Eilis achieved an All-Ireland with sisters, team captain Aoife, and Brona, while brothers Sean and Eanna have been prominent hurlers in the club in their recent rise.

"I know all my life, we would have been encouraged to play hurling as well, because he (Thomas) would have been the manager," is her reflection on how she started playing camogie.

"There are a lot of the players that would have played under him in one way or another, so he would have been heavily involved."

That journey comes into sharp focus on weeks like these, when the prospect of playing for it all beckons as the Ulster queenpins face Sarsfields in Clones tomorrow for their second consecutive club final.

The wing-forward says: "You think, you go out to play at the highest level and you win a county championship and last year, going on to win Ulster, which was a massive win on our behalf.

"We would have been beaten before in finals and we just couldn't get over that line of the Ulster final.

"We went on to win the All-Ireland and it was the Holy Grail really. It's something you dream of but never actually think you will actually get there."

The germ of the dream began out on the back garden. Growing up, the Cassidys needed plenty of room for their seven children and so their lawn was fashioned to become a mini-hurling field.

Mother Anne Marie had been a player of some renown in her youth for Slaughtneil and taught the basics to her children.

In time, local children in the area could be found up at the Cassidy homestead, where puck-arounds were transformed into epics of their time, preserved in stories and memories and the odd window pane replaced.

Camogie has been steadily gaining mainstream respect over the last few years.

Last week, the ever-popular TG4 series 'Laochra Gael' featured Cork icon Ashling Thompson and the reaction on social media was phenomenal.

It has been through those mediums, believes Ní Chasaide, that camogie, and ladies football, have made strides in promoting their games rather than fighting for space in traditional forms.

"Social media and that side of promotion has really done its job in that people are talking about it more often," she points out.

"It is publicised in a way that affects everybody and so people are aware of when and where matches are on, who is playing.

"Whereas in the past, people would have been relying on the press or club notes, either of the match just played or a forthcoming match.

"So I think anybody who lives in the 21st Century, everything is accessible at the touch of a screen. But yes, the likes of the sponsorship at county level, ladies football and camogie, has done wonders for the game and it is helping the promotion at grassroots level.

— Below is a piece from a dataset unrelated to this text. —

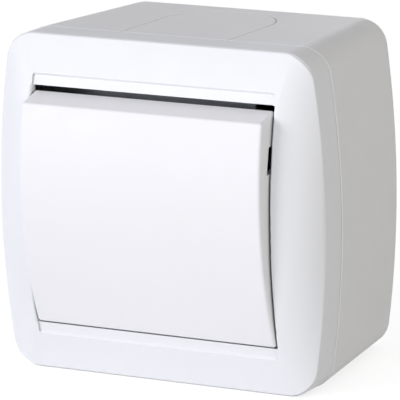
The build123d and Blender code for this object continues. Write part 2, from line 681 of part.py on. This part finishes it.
def clip_leg(side, x):
    """Clip inside the rocker that grips the edge of the cradle's seat."""
    near = SEAT_HEIGHT / 2 + CLIP_GAP
    low = SEAT_BOTTOM - CLIP_GAP
    top = ROCKER_FACE + ROCKER_SAG
    points = [
        (side * near, top),
        (side * near, low),
        (side * (near - CLIP_BARB), low),
        (side * near, low - 2 * CLIP_BARB),
        (side * (near + CLIP_WALL), low - 2 * CLIP_BARB),
        (side * (near + CLIP_WALL), top),
    ]
    return side_profile(points, CLIP_WIDTH, x)


def rocker():
    """Full-width key: drafted shell with side notches, stiffening ribs and four clips."""
    outer = rocker_form(0.0)
    low, high = ROCKER_SHOULDER + ROCKER_STEP, ROCKER_FACE - ROCKER_STEP
    corners = outer.edges().filter_by(lambda edge: low < edge.center().Z < high)
    outer = fillet(corners, ROCKER_CORNER)
    front = outer.edges().filter_by(lambda edge: edge.center().Z > ROCKER_FACE - ROCKER_ROUND / 2)
    outer = fillet(front, ROCKER_ROUND)
    shape = outer - rocker_form(ROCKER_WALL)
    inside = rocker_form(ROCKER_WALL / 2) & box(FAR, FAR, 0, ROCKER_FACE + ROCKER_SAG)
    for side in (1, -1):
        notch = [
            (side * NOTCH_START, ROCKER_RIM),
            (side * NOTCH_START, NOTCH_TOP),
            (side * (NOTCH_START + NOTCH_LENGTH), NOTCH_TOP - NOTCH_FALL),
            (side * (NOTCH_START + NOTCH_LENGTH), ROCKER_RIM),
        ]
        for across in (1, -1):
            shape -= side_profile(notch, 2 * ROCKER_WALL, across * (ROCKER_WIDTH - ROCKER_WALL) / 2)
            shape += clip_leg(side, across * CLIP_X) & inside
        rib_low = ROCKER_FACE - RIB_HEIGHT
        rib = box(ROCKER_WIDTH, RIB_THICKNESS, rib_low, rib_low + 2 * ROCKER_SAG, 0, side * RIB_Y)
        shape += rib & inside
    return shape


def contact_lever():
    """Rocking lever with a notch for the knife edge and two cheeks that keep it in line."""
    low, high = LEVER_TOP - LEVER_THICKNESS, LEVER_TOP
    tip = LEVER_PIVOT + TIP_GAP
    points = [
        (-LEVER_LONG_ARM, low),
        (-LEVER_NOTCH, low),
        (0, tip),
        (LEVER_NOTCH, low),
        (LEVER_SHORT_ARM, low),
        (LEVER_SHORT_ARM, high),
        (-LEVER_LONG_ARM, high),
    ]
    shape = side_profile(points, LEVER_WIDTH)
    cheek_x = (LEVER_WIDTH - CHEEK_WALL) / 2
    for side in (1, -1):
        shape += box(CHEEK_WALL, CHEEK_LENGTH, low - CHEEK_DROP, high, side * cheek_x)
    return shape - rod(RIVET_SHANK, low, high, 0, -CONTACT_Y)


def moving_contact():
    """Contact rivet through the long arm of the lever."""
    low = LEVER_TOP - LEVER_THICKNESS
    shape = rod(CONTACT_RADIUS, low - CONTACT_HEAD, low) + rod(RIVET_SHANK, low, LEVER_TOP)
    shape += rod(RIVET_TAIL_RADIUS, LEVER_TOP, LEVER_TOP + RIVET_TAIL)
    return Pos(0, -CONTACT_Y, 0) * shape


def fixed_contact_top():
    """Level of the fixed contact's face: just clear of the moving one when the switch is closed."""
    face = LEVER_RISE - LEVER_THICKNESS - CONTACT_HEAD
    outer_edge = CONTACT_Y + CONTACT_RADIUS
    return LEVER_PIVOT + face * cos(radians(LEVER_TILT)) - outer_edge * sin(radians(LEVER_TILT)) - CONTACT_GAP


def fixed_contact():
    """Contact rivet on the switched terminal's strap."""
    shape = rod(CONTACT_RADIUS, STRAP_TOP, fixed_contact_top()) + rod(RIVET_SHANK, STRAP_BOTTOM, STRAP_TOP)
    return Pos(0, -CONTACT_Y, 0) * shape


def strap(side, start):
    """Terminal strap along the floor of the chamber, out to the screw in its pocket."""
    length = STRAP_END - start
    shape = box(STRAP_WIDTH, length, STRAP_BOTTOM, STRAP_TOP, 0, side * (start + length / 2))
    hole = rod(TERMINAL_SCREW_RADIUS + TERMINAL_GAP, STRAP_BOTTOM, STRAP_TOP, 0, side * TERMINAL_Y)
    return shape - hole


def common_terminal():
    """Terminal strap with the upright knife edge that the lever rocks on."""
    half = KNIFE_THICKNESS / 2
    points = [
        (-half, STRAP_BOTTOM),
        (half, STRAP_BOTTOM),
        (half, LEVER_PIVOT - KNIFE_BEVEL),
        (KNIFE_TIP / 2, LEVER_PIVOT),
        (-KNIFE_TIP / 2, LEVER_PIVOT),
        (-half, LEVER_PIVOT - KNIFE_BEVEL),
    ]
    knife_width = LEVER_WIDTH - 2 * CHEEK_WALL - LOOSE_GAP
    return strap(1, -KNIFE_FOOT) + side_profile(points, knife_width)


def switched_terminal():
    """Terminal strap that carries the fixed contact."""
    start = CONTACT_Y - CONTACT_RADIUS - STRAP_MARGIN
    return strap(-1, start) - rod(RIVET_SHANK, STRAP_BOTTOM, STRAP_TOP, 0, -CONTACT_Y)


def clamp_plate(side):
    """Square plate that the terminal screw pulls against the wire."""
    shape = box(CLAMP_SIZE, CLAMP_SIZE, CLAMP_TOP - CLAMP_THICKNESS, CLAMP_TOP)
    shape = chamfer(shape.edges().group_by(Axis.Z)[-1], CLAMP_THICKNESS / 4)
    hole = rod(TERMINAL_SCREW_RADIUS + 2 * TERMINAL_GAP, CLAMP_TOP - CLAMP_THICKNESS, CLAMP_TOP)
    return Pos(0, side * TERMINAL_Y, 0) * (shape - hole)


def terminal_screw(side):
    """Screw of one terminal, with its head towards the wall."""
    sizes = (TERMINAL_SCREW_RADIUS, TERMINAL_SCREW_LENGTH, TERMINAL_HEAD_RADIUS, TERMINAL_HEAD_HEIGHT)
    shape = Rot(180, 0, 0) * pan_head_screw(*sizes, 0.0)
    return Pos(0, side * TERMINAL_Y, CLAMP_TOP - CLAMP_THICKNESS) * shape


def stand_up(shape):
    """Turns a piece from lying on its back to standing against the wall."""
    return Plane.XZ.location * shape


def write(name, shape):
    """Writes one finished piece."""
    export_step(stand_up(shape), f"parts/{name}.step")


os.makedirs("parts", exist_ok=True)

FIXED = {
    "back_box": back_box(),
    "front_frame": front_frame(),
    "mounting_plate": mounting_plate(),
    "mechanism_body": mechanism_body(),
    "mechanism_cover": mechanism_cover(),
    "common_terminal": common_terminal(),
    "switched_terminal": switched_terminal(),
    "fixed_contact": fixed_contact(),
    "mounting_screw_left": mounting_screw(-1),
    "mounting_screw_right": mounting_screw(1),
    "plate_rivet_left": plate_rivet(-1),
    "plate_rivet_right": plate_rivet(1),
    "clamp_plate_common": clamp_plate(1),
    "clamp_plate_switched": clamp_plate(-1),
    "terminal_screw_common": terminal_screw(1),
    "terminal_screw_switched": terminal_screw(-1),
}
ON_ROCKER = {
    "rocker": rocker(),
    "cradle": cradle(),
    "plunger": plunger(),
    "plunger_spring": plunger_spring(),
}
ON_LEVER = {
    "contact_lever": contact_lever(),
    "moving_contact": moving_contact(),
}

for name, shape in FIXED.items():
    write(name, shape)
for name, shape in ON_ROCKER.items():
    write(name, tilted(shape, PIVOT, TILT))
for name, shape in ON_LEVER.items():
    write(name, tilted(shape, LEVER_PIVOT, -LEVER_TILT))
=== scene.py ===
"""Looks of a surface mounted light switch.

White moulded plastic outside, and a grey insulator, brass and steel inside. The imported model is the
frame: every piece is in metres, with +Z up, the rocker towards -Y and the origin at the centre of
the wall face."""

import json
from math import cos, pi, radians, sin

import bpy
from mathutils import Matrix, Vector

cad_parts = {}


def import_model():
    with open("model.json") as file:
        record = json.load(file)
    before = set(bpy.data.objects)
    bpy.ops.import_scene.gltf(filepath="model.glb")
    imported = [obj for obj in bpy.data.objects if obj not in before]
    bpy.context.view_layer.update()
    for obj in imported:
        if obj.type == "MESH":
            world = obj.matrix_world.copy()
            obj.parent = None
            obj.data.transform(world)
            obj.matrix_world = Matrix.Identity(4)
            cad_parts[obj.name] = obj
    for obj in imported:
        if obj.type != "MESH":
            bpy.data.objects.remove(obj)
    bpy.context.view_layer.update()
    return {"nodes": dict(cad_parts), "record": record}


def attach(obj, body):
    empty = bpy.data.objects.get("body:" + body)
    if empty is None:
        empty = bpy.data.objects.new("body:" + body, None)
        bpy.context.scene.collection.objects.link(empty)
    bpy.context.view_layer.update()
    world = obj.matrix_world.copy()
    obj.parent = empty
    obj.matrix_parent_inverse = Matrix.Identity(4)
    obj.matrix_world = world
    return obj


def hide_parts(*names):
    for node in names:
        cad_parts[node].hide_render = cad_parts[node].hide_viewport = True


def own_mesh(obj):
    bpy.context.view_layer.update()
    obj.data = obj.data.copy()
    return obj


# Camera, fitted to the photograph: angles in degrees, distances in metres
AZIMUTH = 27.705
ELEVATION = 12.738
ROLL = -0.933
TARGET = Vector((0, -0.025, 0))
DISTANCE = 0.98648
FOCAL_PIXELS = 4199.54
CENTRE_PIXELS = (207.99, 191.98)
IMAGE_PIXELS = 400
SENSOR = 36.0

# Floor, 0.05 mm under the object's foot, and the light of the world
FLOOR_LEVEL = -0.04005
FLOOR_SIZE = 6.0
FLOOR_COLOUR = (0.68, 0.68, 0.69)
FLOOR_GLOW = 0.67
WORLD_LEVEL = 0.3

# Area lamps: name, place and width in metres, watts, colour
LAMPS = (
    ("key", (-2.2, -3.2, 0.55), 1.7, 96.0, (0.965, 0.965, 1.0)),
    ("front", (0.0, -3.8, 0.5), 1.6, 23.0, (0.9, 0.94, 1.0)),
    ("side", (3.1, -1.7, 0.9), 0.6, 34.0, (1.0, 0.97, 0.86)),
    ("top", (-2.0, -0.5, 1.5), 1.0, 7.5, (0.86, 0.87, 1.0)),
    ("rear", (-1.2, 3.4, 0.14), 0.3, 30.0, (1.0, 1.0, 1.0)),
)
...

"The highest ever attendance was held there for the ladies football finals in Croke Park, the biggest attendance in Europe, even bigger than the (women's) World Cup that was held so I think that is a massive reflection of the work that is ongoing."

If camogie is getting more respect, it reflects the work that the players are doing.

In getting themselves right for this game, the Slaughtneil players have been touring round Ulster, training at venues such as Magherafelt and the Dunloy Centre of Excellence as their own pitch had become over-burdened.

Just like the hurling fraternity, they had their weekends away to play challenge matches against suitable opponents in the heartlands of the game.

They are training three times weekly on the pitch and, on top of that, there is an expectation that they would fit in two gym sessions, concentrating on body weight exercises in order to avoid injury.

The margins between the top teams in club camogie are wafer-thin. All four All-Ireland semi-finalists this year were the same as last year.

Slaughtneil were brought to extra-time by Kilkenny's Thomastown and there was a mere point in it between Sarsfields and Tipperary's Burgess-Durrha.

They say it is easier to chase than to set the pace, but Slaughtneil are fuelled by the desire of what a back-to-back title might mean; universal respect.

"I think we are definitely in a very strong position at the minute," adds Ní Chasaide. "For a long number of years, the time, the input from others, has allowed this to come to fruition now.

"Last year was amazing. I just think to come back this year has been unbelievable, you couldn't have imagined it. So we will be out there with all our might and strength to win it back to back."